** Requirements **
Set down the material once more, exactly as it appears.

• • •

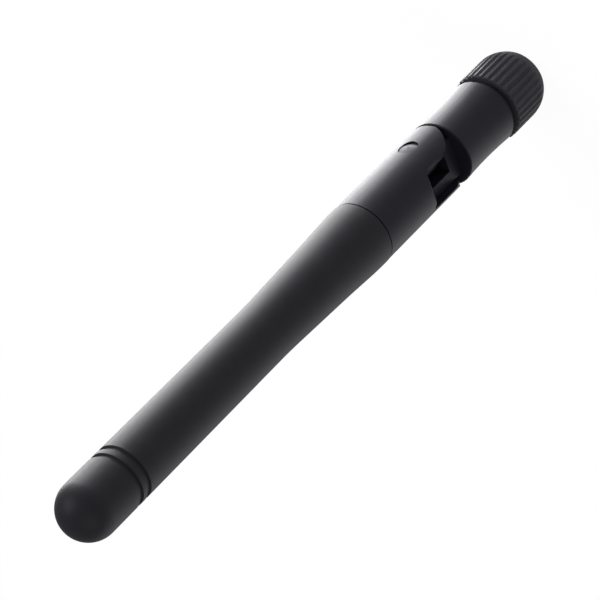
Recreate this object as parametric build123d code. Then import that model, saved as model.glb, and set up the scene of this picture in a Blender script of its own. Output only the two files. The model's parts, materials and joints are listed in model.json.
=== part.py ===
from build123d import *
import math
import os

# Tilting stub antenna, in millimetres.
# Z runs along the axis from the connector's open end (z = 0) to the domed tip.
# The hinge pins lie along X, and the arm tilts towards -Y.

# Outer lengths along the axis, in order from the connector to the tip
grip_length = 8.6
spin_gap = 0.3            # between the turning grip and the barrel
neck_length = 0.7
barrel_length = 11.4
tilt_gap = 0.3            # between the barrel's end face and the arm
arm_length = 20.2
sheath_length = 68.1

# Outer radii
neck_radius = 4.6
lip_radius = 5.18
waist_radius = 4.99
waist_height = 4.6        # of the narrowest place above the barrel's start
barrel_end_radius = 5.12
arm_radius = 5.1
mouth_radius = 5.15
flare_radius = 4.8
slim_radius = 4.3
tip_radius = 4.41

# Knurled grip
grip_radius = 5.46
rib_count = 32
rib_depth = 0.3
rib_groove_width = 0.8    # at the ribs' tops
rib_groove_floor = 0.16
grip_nose_length = 3.4    # of the ball-shaped stretch towards the open end
grip_opening_radius = 3.6
grip_rear_chamfer = 0.12
grip_shoulder_length = 1.4

# Coupling nut with a quarter-inch connector thread, bored at the thread's outer radius
nut_across_flats = 7.94
nut_corner_radius = 4.15
nut_recess = 0.6          # from the grip's open end to the nut's face
nut_rear_recess = 0.2
nut_collar_radius = 3.8
thread_radius = 3.175
thread_length = 2.8
thread_chamfer = 0.2
relief_radius = 3.35
nut_shoulder_length = 0.5

# Plug body
plug_tube_radius = 2.3
plug_tube_wall = 0.25
plug_tube_length = 0.9
plug_face_behind_nut = 3.3
neck_shaft_radius = 2.6
ring_groove_offset = 0.65   # from the neck's front step to the ring groove
ring_groove_length = 0.6
ring_groove_depth = 0.45
tail_radius = 3.0
tail_length = 5.0
barb_depth = 0.2
barb_count = 4
tail_neck_radius = 1.2
tail_chamber_length = 2.5
crimp_stub_wall = 0.28
crimp_stub_length = 3.0

# Small pieces of the plug
ring_thickness = 0.52
ring_width = 0.75
ring_opening_deg = 40.0
gasket_thickness = 0.45
gasket_width = 0.5
insulator_length = 6.2
contact_radius = 0.635
contact_bore_radius = 0.48
contact_recess = 0.2
contact_bore_depth = 3.4
contact_length = 7.8
contact_slot_width = 0.16
contact_slot_length = 2.6
contact_barb_radius = 0.8
contact_barb_length = 0.6
contact_barb_offset = 4.2
solder_cup_depth = 1.5
ferrule_wall = 0.35
ferrule_end_length = 0.6
ferrule_crimp_flats = 2.5

# Inner cable, as radii of its layers and where each is cut back
core_radius = 0.15
dielectric_radius = 0.43
braid_radius = 0.68
jacket_radius = 0.9
dielectric_strip = 0.2
braid_flare_wall = 0.18
braid_flare_gap = 0.6
jacket_start_gap = 0.2
jacket_grip_length = 1.2

# Hinge
pivot_height = 6.0        # pin axis above the barrel's end face
fork_inner = 1.3
fork_outer = 2.95
fork_half_depth = 2.55
fork_web_height = 2.2
ear_side_gap = 0.1
slot_floor_height = 2.8   # above the pin axis
slot_back = 3.3
slot_corner_round = 0.6
ear_round_radius = 4.2
relief_start = 3.9        # depth of the inner corner of the arm's front relief
relief_height = 2.0       # of that corner above the pin axis
relief_slope = 1.35       # rise of the relief per millimetre outwards
relief_fall = 0.4         # fall of its lower flank per millimetre outwards
relief_edge_round = 0.5
pin_head_radius = 1.45
pin_shank_radius = 0.95
pin_recess = 0.12         # of the domed head's middle below the arm's surface
cable_funnel_depth = 0.7
cable_funnel_radius = 1.9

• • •

** Exercise output **
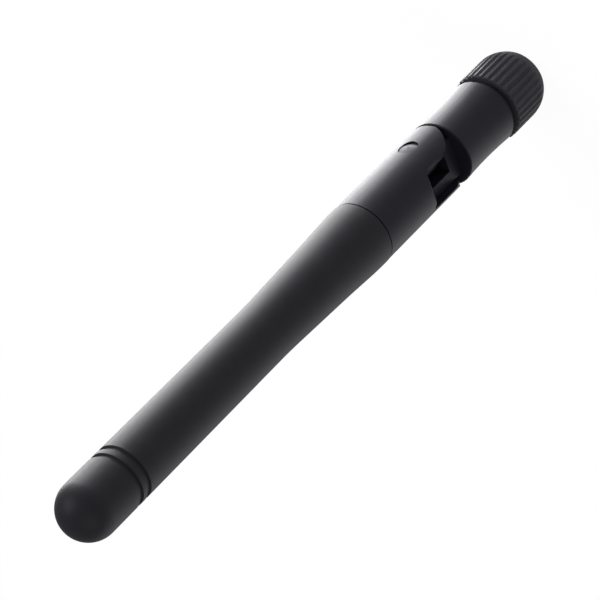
Recreate this object as parametric build123d code. Then import that model, saved as model.glb, and set up the scene of this picture in a Blender script of its own. Output only the two files. The model's parts, materials and joints are listed in model.json.
=== part.py ===
from build123d import *
import math
import os

# Tilting stub antenna, in millimetres.
# Z runs along the axis from the connector's open end (z = 0) to the domed tip.
# The hinge pins lie along X, and the arm tilts towards -Y.

# Outer lengths along the axis, in order from the connector to the tip
grip_length = 8.6
spin_gap = 0.3            # between the turning grip and the barrel
neck_length = 0.7
barrel_length = 11.4
tilt_gap = 0.3            # between the barrel's end face and the arm
arm_length = 20.2
sheath_length = 68.1

# Outer radii
neck_radius = 4.6
lip_radius = 5.18
waist_radius = 4.99
waist_height = 4.6        # of the narrowest place above the barrel's start
barrel_end_radius = 5.12
arm_radius = 5.1
mouth_radius = 5.15
flare_radius = 4.8
slim_radius = 4.3
tip_radius = 4.41

# Knurled grip
grip_radius = 5.46
rib_count = 32
rib_depth = 0.3
rib_groove_width = 0.8    # at the ribs' tops
rib_groove_floor = 0.16
grip_nose_length = 3.4    # of the ball-shaped stretch towards the open end
grip_opening_radius = 3.6
grip_rear_chamfer = 0.12
grip_shoulder_length = 1.4

# Coupling nut with a quarter-inch connector thread, bored at the thread's outer radius
nut_across_flats = 7.94
nut_corner_radius = 4.15
nut_recess = 0.6          # from the grip's open end to the nut's face
nut_rear_recess = 0.2
nut_collar_radius = 3.8
thread_radius = 3.175
thread_length = 2.8
thread_chamfer = 0.2
relief_radius = 3.35
nut_shoulder_length = 0.5

# Plug body
plug_tube_radius = 2.3
plug_tube_wall = 0.25
plug_tube_length = 0.9
plug_face_behind_nut = 3.3
neck_shaft_radius = 2.6
ring_groove_offset = 0.65   # from the neck's front step to the ring groove
ring_groove_length = 0.6
ring_groove_depth = 0.45
tail_radius = 3.0
tail_length = 5.0
barb_depth = 0.2
barb_count = 4
tail_neck_radius = 1.2
tail_chamber_length = 2.5
crimp_stub_wall = 0.28
crimp_stub_length = 3.0

# Small pieces of the plug
ring_thickness = 0.52
ring_width = 0.75
ring_opening_deg = 40.0
gasket_thickness = 0.45
gasket_width = 0.5
insulator_length = 6.2
contact_radius = 0.635
contact_bore_radius = 0.48
contact_recess = 0.2
contact_bore_depth = 3.4
contact_length = 7.8
contact_slot_width = 0.16
contact_slot_length = 2.6
contact_barb_radius = 0.8
contact_barb_length = 0.6
contact_barb_offset = 4.2
solder_cup_depth = 1.5
ferrule_wall = 0.35
ferrule_end_length = 0.6
ferrule_crimp_flats = 2.5

# Inner cable, as radii of its layers and where each is cut back
core_radius = 0.15
dielectric_radius = 0.43
braid_radius = 0.68
jacket_radius = 0.9
dielectric_strip = 0.2
braid_flare_wall = 0.18
braid_flare_gap = 0.6
jacket_start_gap = 0.2
jacket_grip_length = 1.2

# Hinge
pivot_height = 6.0        # pin axis above the barrel's end face
fork_inner = 1.3
fork_outer = 2.95
fork_half_depth = 2.55
fork_web_height = 2.2
ear_side_gap = 0.1
slot_floor_height = 2.8   # above the pin axis
slot_back = 3.3
slot_corner_round = 0.6
ear_round_radius = 4.2
relief_start = 3.9        # depth of the inner corner of the arm's front relief
relief_height = 2.0       # of that corner above the pin axis
relief_slope = 1.35       # rise of the relief per millimetre outwards
relief_fall = 0.4         # fall of its lower flank per millimetre outwards
relief_edge_round = 0.5
pin_head_radius = 1.45
pin_shank_radius = 0.95
pin_recess = 0.12         # of the domed head's middle below the arm's surface
cable_funnel_depth = 0.7
cable_funnel_radius = 1.9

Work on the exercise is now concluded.